:: Dataset content ::

::::

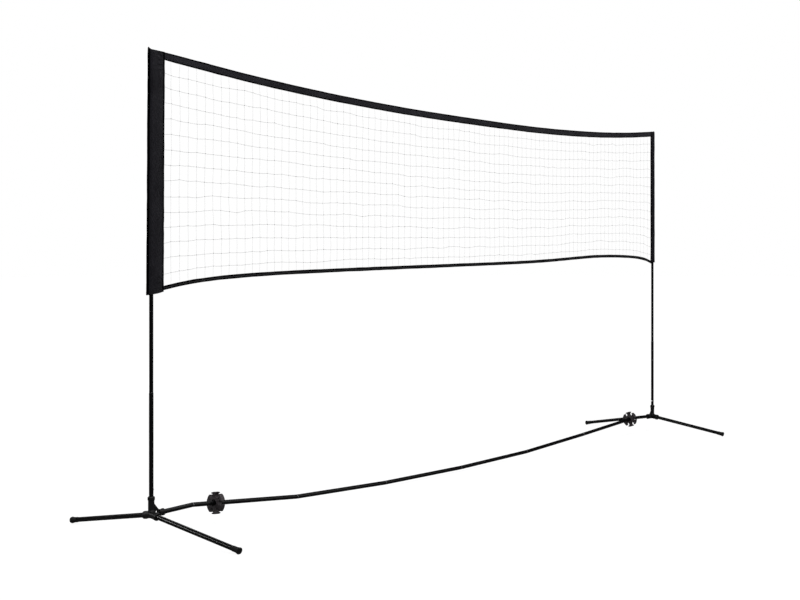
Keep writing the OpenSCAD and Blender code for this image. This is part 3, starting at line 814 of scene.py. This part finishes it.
# the camera sees the floor as an evenly lit pale sheet that keeps a trace of contact shadow and meets the background without an edge
far = net.node("ShaderNodeVectorMath", {0: net.position()}, operation="LENGTH").outputs["Value"]
even = net.node("ShaderNodeMapRange", {"Value": far, "From Min": 2.4, "From Max": 5.0, "To Min": 0.9, "To Max": 1.0}, interpolation_type="SMOOTHSTEP")
net.feed(bsdf.inputs["Emission Color"], (1, 1, 1, 1))
net.feed(bsdf.inputs["Emission Strength"], net.math("MULTIPLY", path.outputs["Is Camera Ray"], even.outputs[0]))
floor_mesh.materials.append(m)

world = bpy.data.worlds.new("studio")
bpy.context.scene.world = world
world.use_nodes = True
tree = world.node_tree
tree.nodes.clear()
net = Net(tree)
path = net.node("ShaderNodeLightPath")
shown = net.node("ShaderNodeBackground", {"Color": (1, 1, 1, 1), "Strength": 1.0})
lit = net.node("ShaderNodeBackground", {"Color": (0.96, 0.98, 1, 1), "Strength": 0.025})
mixer = net.node("ShaderNodeMixShader")
net.feed(mixer.inputs[0], path.outputs["Is Camera Ray"])
net.feed(mixer.inputs[1], lit)
net.feed(mixer.inputs[2], shown)
out = net.node("ShaderNodeOutputWorld")
net.feed(out.inputs[0], mixer)


def area(name, place, target, size, watts, colour=(1, 1, 1)):
    light = bpy.data.lights.new(name, "AREA")
    light.shape = "RECTANGLE"
    light.size, light.size_y = size
    light.energy = watts
    light.color = colour
    o = bpy.data.objects.new(name, light)
    o.location = place
    o.rotation_mode = "QUATERNION"
    o.rotation_quaternion = (Vector(target) - Vector(place)).to_track_quat("-Z", "Y")
    o.visible_camera = False
    bpy.context.scene.collection.objects.link(o)
    return o


area("top_softbox", (0.0, -1.2, 4.6), (0, 0, 0.5), (7.0, 2.4), 190)
area("key_softbox", (-4.6, -4.2, 3.6), (-0.6, 0, 0.7), (2.6, 2.6), 120)
area("fill_softbox", (3.4, -4.6, 2.6), (0.4, 0, 0.6), (3.0, 2.5), 55)
area("back_softbox", (0.5, 5.0, 3.6), (0, 0, 0.4), (7.0, 1.4), 75)
area("side_strip", (-4.1, 3.1, 1.9), (0, -0.3, 0.1), (0.9, 0.3), 42)

cam_data = bpy.data.cameras.new("camera")
camera = bpy.data.objects.new("camera", cam_data)
bpy.context.scene.collection.objects.link(camera)
bpy.context.scene.camera = camera
CAM = Vector((-4.076306, -3.420449, 0.877548))
YAW = 0.5796
camera.location = CAM
camera.rotation_euler = (math.pi / 2, 0, YAW - math.pi / 2)
cam_data.sensor_width = 36.0
cam_data.lens = 1262.9441 * 36.0 / 800.0
cam_data.clip_start, cam_data.clip_end = 0.05, 200.0
# The lens is shifted only where the camera stands for the main view; moved anywhere else, it looks straight ahead.
for channel, amount in (("shift_x", -0.265878), ("shift_y", -0.048421)):
    drv = cam_data.driver_add(channel).driver
    drv.type = "SCRIPTED"
    var = drv.variables.new()
    var.name = "px"
    var.type = "TRANSFORMS"
    var.targets[0].id = camera
    var.targets[0].transform_type = "LOC_X"
    var.targets[0].transform_space = "WORLD_SPACE"
    drv.expression = f"{amount} if abs(px - {CAM.x:.5f}) < 0.0005 else 0.0"

bpy.context.scene.view_settings.view_transform = "Standard"
bpy.context.scene.view_settings.look = "None"

bpy.context.view_layer.update()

::::

:: What is needed ::
Copy out the whole listing exactly as written.

:: Reply to the task ::
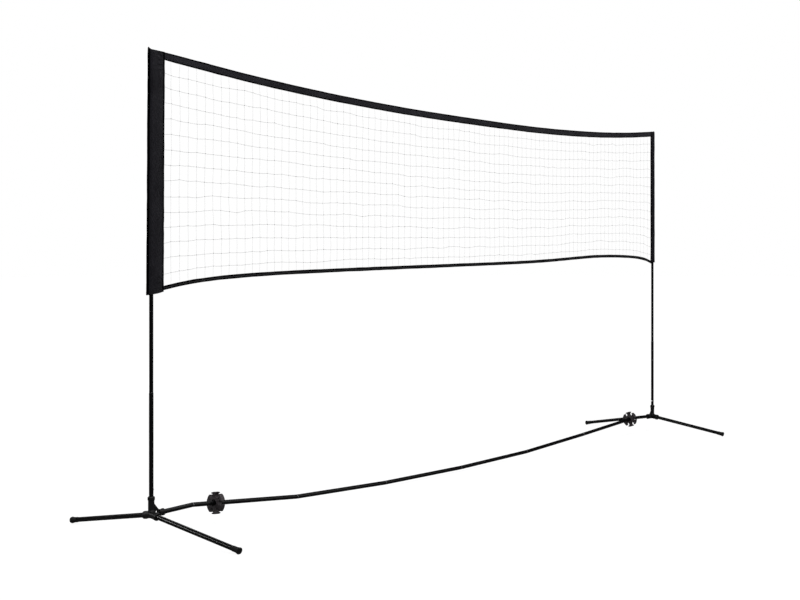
Keep writing the OpenSCAD and Blender code for this image. This is part 3, starting at line 814 of scene.py. This part finishes it.
# the camera sees the floor as an evenly lit pale sheet that keeps a trace of contact shadow and meets the background without an edge
far = net.node("ShaderNodeVectorMath", {0: net.position()}, operation="LENGTH").outputs["Value"]
even = net.node("ShaderNodeMapRange", {"Value": far, "From Min": 2.4, "From Max": 5.0, "To Min": 0.9, "To Max": 1.0}, interpolation_type="SMOOTHSTEP")
net.feed(bsdf.inputs["Emission Color"], (1, 1, 1, 1))
net.feed(bsdf.inputs["Emission Strength"], net.math("MULTIPLY", path.outputs["Is Camera Ray"], even.outputs[0]))
floor_mesh.materials.append(m)

world = bpy.data.worlds.new("studio")
bpy.context.scene.world = world
world.use_nodes = True
tree = world.node_tree
tree.nodes.clear()
net = Net(tree)
path = net.node("ShaderNodeLightPath")
shown = net.node("ShaderNodeBackground", {"Color": (1, 1, 1, 1), "Strength": 1.0})
lit = net.node("ShaderNodeBackground", {"Color": (0.96, 0.98, 1, 1), "Strength": 0.025})
mixer = net.node("ShaderNodeMixShader")
net.feed(mixer.inputs[0], path.outputs["Is Camera Ray"])
net.feed(mixer.inputs[1], lit)
net.feed(mixer.inputs[2], shown)
out = net.node("ShaderNodeOutputWorld")
net.feed(out.inputs[0], mixer)


def area(name, place, target, size, watts, colour=(1, 1, 1)):
    light = bpy.data.lights.new(name, "AREA")
    light.shape = "RECTANGLE"
    light.size, light.size_y = size
    light.energy = watts
    light.color = colour
    o = bpy.data.objects.new(name, light)
    o.location = place
    o.rotation_mode = "QUATERNION"
    o.rotation_quaternion = (Vector(target) - Vector(place)).to_track_quat("-Z", "Y")
    o.visible_camera = False
    bpy.context.scene.collection.objects.link(o)
    return o


area("top_softbox", (0.0, -1.2, 4.6), (0, 0, 0.5), (7.0, 2.4), 190)
area("key_softbox", (-4.6, -4.2, 3.6), (-0.6, 0, 0.7), (2.6, 2.6), 120)
area("fill_softbox", (3.4, -4.6, 2.6), (0.4, 0, 0.6), (3.0, 2.5), 55)
area("back_softbox", (0.5, 5.0, 3.6), (0, 0, 0.4), (7.0, 1.4), 75)
area("side_strip", (-4.1, 3.1, 1.9), (0, -0.3, 0.1), (0.9, 0.3), 42)

cam_data = bpy.data.cameras.new("camera")
camera = bpy.data.objects.new("camera", cam_data)
bpy.context.scene.collection.objects.link(camera)
bpy.context.scene.camera = camera
CAM = Vector((-4.076306, -3.420449, 0.877548))
YAW = 0.5796
camera.location = CAM
camera.rotation_euler = (math.pi / 2, 0, YAW - math.pi / 2)
cam_data.sensor_width = 36.0
cam_data.lens = 1262.9441 * 36.0 / 800.0
cam_data.clip_start, cam_data.clip_end = 0.05, 200.0
# The lens is shifted only where the camera stands for the main view; moved anywhere else, it looks straight ahead.
for channel, amount in (("shift_x", -0.265878), ("shift_y", -0.048421)):
    drv = cam_data.driver_add(channel).driver
    drv.type = "SCRIPTED"
    var = drv.variables.new()
    var.name = "px"
    var.type = "TRANSFORMS"
    var.targets[0].id = camera
    var.targets[0].transform_type = "LOC_X"
    var.targets[0].transform_space = "WORLD_SPACE"
    drv.expression = f"{amount} if abs(px - {CAM.x:.5f}) < 0.0005 else 0.0"

bpy.context.scene.view_settings.view_transform = "Standard"
bpy.context.scene.view_settings.look = "None"

bpy.context.view_layer.update()